■ **WHAT YOU HAVE TO DO**
What lies from the line containing "for index in" through the line containing "if empty is"? Print exactly those lines, with both ends, and no others.

########

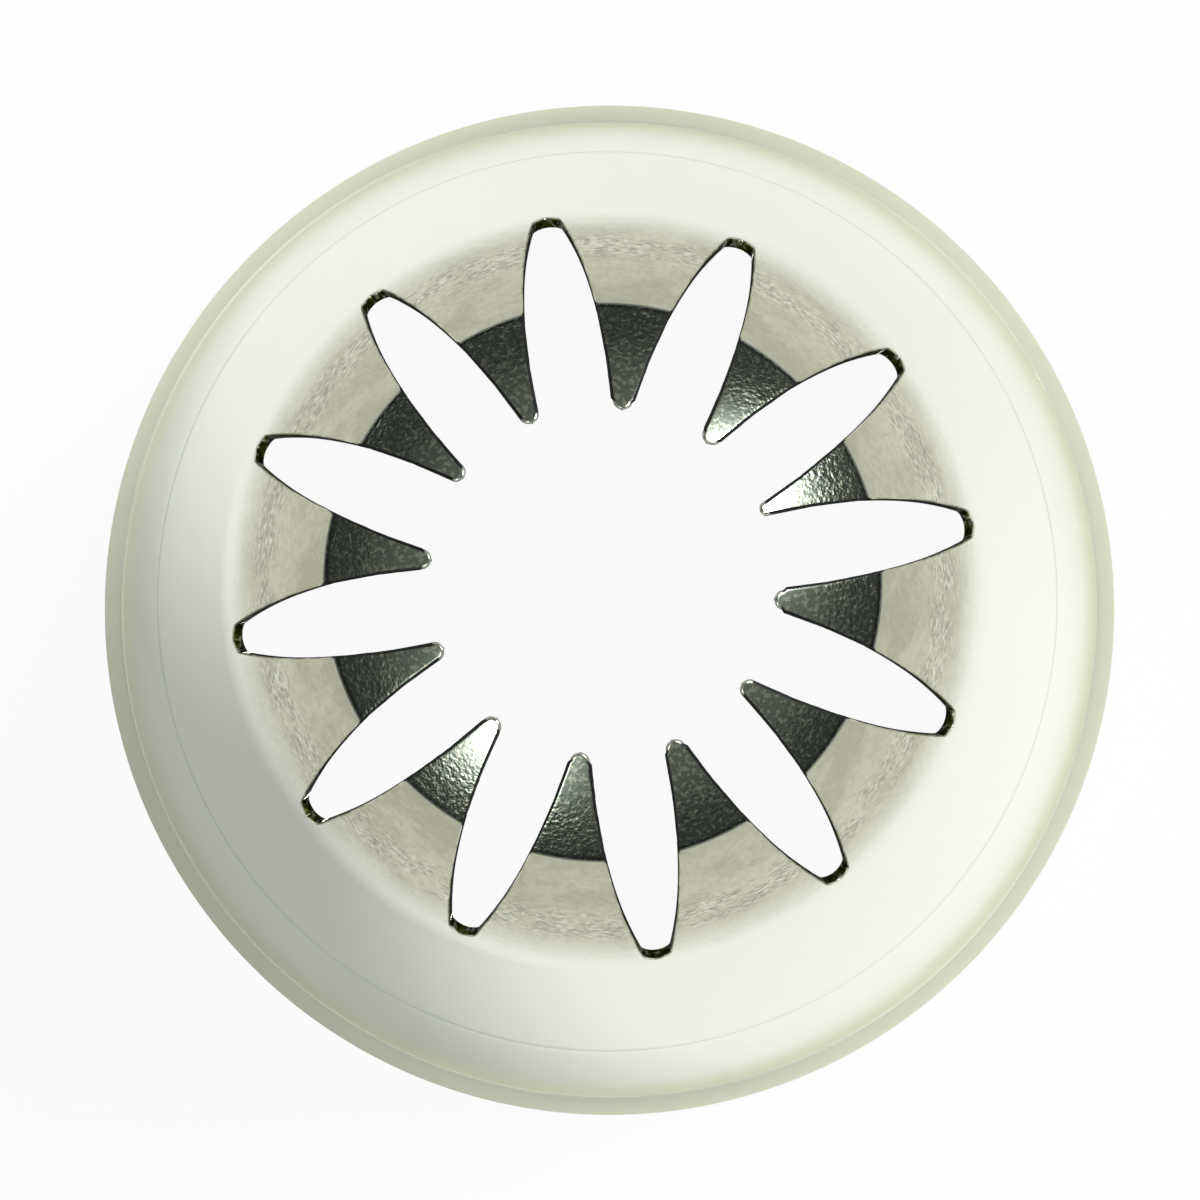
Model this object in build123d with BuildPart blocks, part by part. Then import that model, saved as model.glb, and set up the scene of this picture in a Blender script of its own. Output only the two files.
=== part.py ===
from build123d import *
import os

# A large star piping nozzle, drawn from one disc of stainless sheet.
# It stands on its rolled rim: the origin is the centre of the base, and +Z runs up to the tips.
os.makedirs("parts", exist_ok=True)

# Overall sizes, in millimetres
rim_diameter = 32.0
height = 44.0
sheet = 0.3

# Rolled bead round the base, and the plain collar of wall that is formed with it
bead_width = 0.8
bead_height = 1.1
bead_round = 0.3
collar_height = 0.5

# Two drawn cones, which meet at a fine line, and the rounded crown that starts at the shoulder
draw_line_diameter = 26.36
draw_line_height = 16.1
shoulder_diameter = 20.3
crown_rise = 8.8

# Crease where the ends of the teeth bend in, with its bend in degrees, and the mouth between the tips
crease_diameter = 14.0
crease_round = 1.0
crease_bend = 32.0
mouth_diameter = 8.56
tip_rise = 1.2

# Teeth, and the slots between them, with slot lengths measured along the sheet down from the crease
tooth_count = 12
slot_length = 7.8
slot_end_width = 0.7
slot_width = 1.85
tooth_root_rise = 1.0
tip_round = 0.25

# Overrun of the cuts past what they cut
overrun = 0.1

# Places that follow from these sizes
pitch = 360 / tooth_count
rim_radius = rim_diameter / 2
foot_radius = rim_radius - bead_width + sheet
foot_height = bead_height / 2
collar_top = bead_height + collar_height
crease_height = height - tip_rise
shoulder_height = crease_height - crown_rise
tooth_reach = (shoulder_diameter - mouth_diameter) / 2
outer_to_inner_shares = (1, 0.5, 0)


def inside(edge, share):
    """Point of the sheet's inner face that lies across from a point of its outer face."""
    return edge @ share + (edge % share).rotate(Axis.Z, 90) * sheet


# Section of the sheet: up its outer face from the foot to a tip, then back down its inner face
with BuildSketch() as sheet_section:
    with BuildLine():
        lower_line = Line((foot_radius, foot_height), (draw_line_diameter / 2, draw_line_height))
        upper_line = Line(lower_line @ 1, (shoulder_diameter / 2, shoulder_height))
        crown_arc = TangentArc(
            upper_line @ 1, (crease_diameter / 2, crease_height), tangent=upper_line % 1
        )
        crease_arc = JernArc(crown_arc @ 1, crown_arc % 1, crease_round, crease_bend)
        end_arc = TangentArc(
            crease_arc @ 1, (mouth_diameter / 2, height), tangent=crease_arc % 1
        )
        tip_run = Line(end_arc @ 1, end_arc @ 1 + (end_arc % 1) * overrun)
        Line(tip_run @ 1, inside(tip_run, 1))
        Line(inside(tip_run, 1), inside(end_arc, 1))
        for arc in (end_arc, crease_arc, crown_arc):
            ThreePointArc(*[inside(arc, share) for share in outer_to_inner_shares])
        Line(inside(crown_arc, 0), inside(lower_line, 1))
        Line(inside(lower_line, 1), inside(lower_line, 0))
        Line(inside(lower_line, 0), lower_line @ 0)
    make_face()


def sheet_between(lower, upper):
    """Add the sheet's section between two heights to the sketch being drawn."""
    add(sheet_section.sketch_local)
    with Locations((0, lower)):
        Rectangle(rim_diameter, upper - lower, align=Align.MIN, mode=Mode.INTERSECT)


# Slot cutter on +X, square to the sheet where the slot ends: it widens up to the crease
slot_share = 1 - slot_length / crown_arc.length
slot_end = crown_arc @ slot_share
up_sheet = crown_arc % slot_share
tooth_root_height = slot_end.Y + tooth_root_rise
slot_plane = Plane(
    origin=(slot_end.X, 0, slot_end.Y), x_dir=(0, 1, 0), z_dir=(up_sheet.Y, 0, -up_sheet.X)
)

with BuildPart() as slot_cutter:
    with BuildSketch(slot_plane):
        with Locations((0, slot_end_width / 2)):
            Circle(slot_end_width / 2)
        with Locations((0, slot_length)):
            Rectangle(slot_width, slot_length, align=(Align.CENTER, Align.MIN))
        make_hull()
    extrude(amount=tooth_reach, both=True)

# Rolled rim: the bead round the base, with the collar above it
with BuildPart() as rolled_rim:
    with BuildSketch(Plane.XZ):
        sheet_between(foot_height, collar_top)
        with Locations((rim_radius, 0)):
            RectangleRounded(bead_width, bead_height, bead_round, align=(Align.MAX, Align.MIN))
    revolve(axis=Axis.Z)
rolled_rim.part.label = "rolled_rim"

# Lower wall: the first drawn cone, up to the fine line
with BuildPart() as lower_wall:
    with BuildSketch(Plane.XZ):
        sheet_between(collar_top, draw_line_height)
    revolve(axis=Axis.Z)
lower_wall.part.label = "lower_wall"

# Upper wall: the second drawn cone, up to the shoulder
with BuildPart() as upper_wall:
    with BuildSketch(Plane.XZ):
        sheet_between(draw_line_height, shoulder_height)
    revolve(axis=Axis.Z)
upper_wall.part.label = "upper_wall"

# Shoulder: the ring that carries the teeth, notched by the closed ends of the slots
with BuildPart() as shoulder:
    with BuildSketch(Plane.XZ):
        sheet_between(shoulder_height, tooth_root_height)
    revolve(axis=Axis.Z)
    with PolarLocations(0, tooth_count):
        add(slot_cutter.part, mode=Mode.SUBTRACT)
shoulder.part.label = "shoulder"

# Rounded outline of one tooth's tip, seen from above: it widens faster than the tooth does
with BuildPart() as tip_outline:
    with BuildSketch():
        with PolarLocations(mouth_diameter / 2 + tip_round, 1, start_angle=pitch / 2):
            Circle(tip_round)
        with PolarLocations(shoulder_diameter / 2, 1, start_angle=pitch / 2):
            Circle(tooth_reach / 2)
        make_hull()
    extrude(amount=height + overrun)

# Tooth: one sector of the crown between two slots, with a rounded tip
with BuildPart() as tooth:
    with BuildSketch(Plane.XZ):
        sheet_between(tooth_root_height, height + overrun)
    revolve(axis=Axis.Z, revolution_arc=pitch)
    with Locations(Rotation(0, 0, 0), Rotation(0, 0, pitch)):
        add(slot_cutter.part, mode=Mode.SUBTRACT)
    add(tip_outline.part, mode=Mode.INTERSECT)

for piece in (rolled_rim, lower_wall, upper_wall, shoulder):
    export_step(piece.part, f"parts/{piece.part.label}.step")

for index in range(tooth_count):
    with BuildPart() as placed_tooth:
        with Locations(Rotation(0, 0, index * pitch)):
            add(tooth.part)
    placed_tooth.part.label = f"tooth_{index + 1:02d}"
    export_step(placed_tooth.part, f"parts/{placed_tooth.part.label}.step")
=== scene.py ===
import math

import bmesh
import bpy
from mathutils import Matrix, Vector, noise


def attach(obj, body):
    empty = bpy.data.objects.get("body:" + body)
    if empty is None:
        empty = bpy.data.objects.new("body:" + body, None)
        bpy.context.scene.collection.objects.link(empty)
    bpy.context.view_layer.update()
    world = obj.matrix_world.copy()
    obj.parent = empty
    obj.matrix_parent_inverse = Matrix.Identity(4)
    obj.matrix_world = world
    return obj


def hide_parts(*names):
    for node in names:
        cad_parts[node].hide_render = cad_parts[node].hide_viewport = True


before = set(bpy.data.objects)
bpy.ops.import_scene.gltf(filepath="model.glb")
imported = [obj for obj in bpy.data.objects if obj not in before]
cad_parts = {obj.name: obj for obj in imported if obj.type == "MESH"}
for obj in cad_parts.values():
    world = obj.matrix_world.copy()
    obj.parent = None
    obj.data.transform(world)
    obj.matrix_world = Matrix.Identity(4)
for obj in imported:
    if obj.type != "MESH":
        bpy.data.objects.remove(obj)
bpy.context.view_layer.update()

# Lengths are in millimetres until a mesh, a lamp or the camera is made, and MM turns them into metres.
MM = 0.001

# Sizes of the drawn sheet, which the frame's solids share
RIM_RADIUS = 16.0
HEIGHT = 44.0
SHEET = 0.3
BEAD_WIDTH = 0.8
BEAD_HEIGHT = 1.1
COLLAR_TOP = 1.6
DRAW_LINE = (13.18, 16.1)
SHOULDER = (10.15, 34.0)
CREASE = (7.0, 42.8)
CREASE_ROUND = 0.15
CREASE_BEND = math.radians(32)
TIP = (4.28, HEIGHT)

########

■ **WRITTEN SOLUTION**
for index in range(tooth_count):
    with BuildPart() as placed_tooth:
        with Locations(Rotation(0, 0, index * pitch)):
            add(tooth.part)
    placed_tooth.part.label = f"tooth_{index + 1:02d}"
    export_step(placed_tooth.part, f"parts/{placed_tooth.part.label}.step")
=== scene.py ===
import math

import bmesh
import bpy
from mathutils import Matrix, Vector, noise


def attach(obj, body):
    empty = bpy.data.objects.get("body:" + body)
    if empty is None:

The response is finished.